Abstract
Abstract
Magnesium ions, MgO nanoparticles and thin films, magnesium alloys and cerium compounds are materials intensively studied due to their corrosion protection, antibacterial and pharmacological properties. In this work, we have designed, prepared and investigated, novel thin films of MgO doped with cerium, deposited on Mg alloy (AZ31) for temporary implants, in order to enhance their life time. More precisely, we report on microstructure and corrosion behavior of MgO pure and doped with 0.1 at % Ce films, fabricated by sol–gel route coupled with spin-coating technique, on AZ31 alloy substrate. A modified sol–gel method that start from magnesium acetylacetonate, cerium nitrate and 2–methoxyethanol (as a stabilizer for the sol) was been used successfully for cerium doped MgO sol precursor preparation. The structure and morphology of the surface of the coatings, before and after immersion for 7–30 d in Hank’s solution at 37 °C, were characterized by x-ray diffraction (XRD), scanning electron microscopy, high-resolution transmission electron microscope, x-ray photoelectron spectroscopy and Fourier infrared transmittance spectrum (FT–IR). A comparison between the corrosion protection of undoped MgO and MgO doped with 0.1 at % Ce coatings on the AZ31 alloy substrate is performed by electrochemical tests and immersion tests using open circuit potential and electrochemical impedance spectroscopy in Hank’s solution, at 37 °C. The electrochemical results showed that the protection of the AZ31 alloy substrate against corrosion was better with the doped with 0.1 at % Ce MgO film deposited than with pure MgO coting.

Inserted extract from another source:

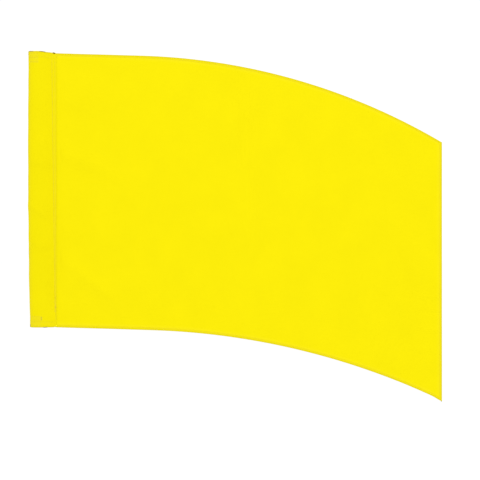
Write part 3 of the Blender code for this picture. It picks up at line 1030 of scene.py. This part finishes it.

The investigations of the films after immersion in Hank’s solution, at 37 °C, for 7, 21 and 30 d indicated that the grown layer on the film is bone like apatite that suggests a good bioactivity of 0.1 at % Ce–doped MgO coating. Our work demonstrates that the performance corrosion protection of the biodegradable magnesium alloys used for orthopedic applications, in simulated physiological environments (Hank and Ringer) can be enhanced through coating with Ce3+ doped MgO sol–gel thin film.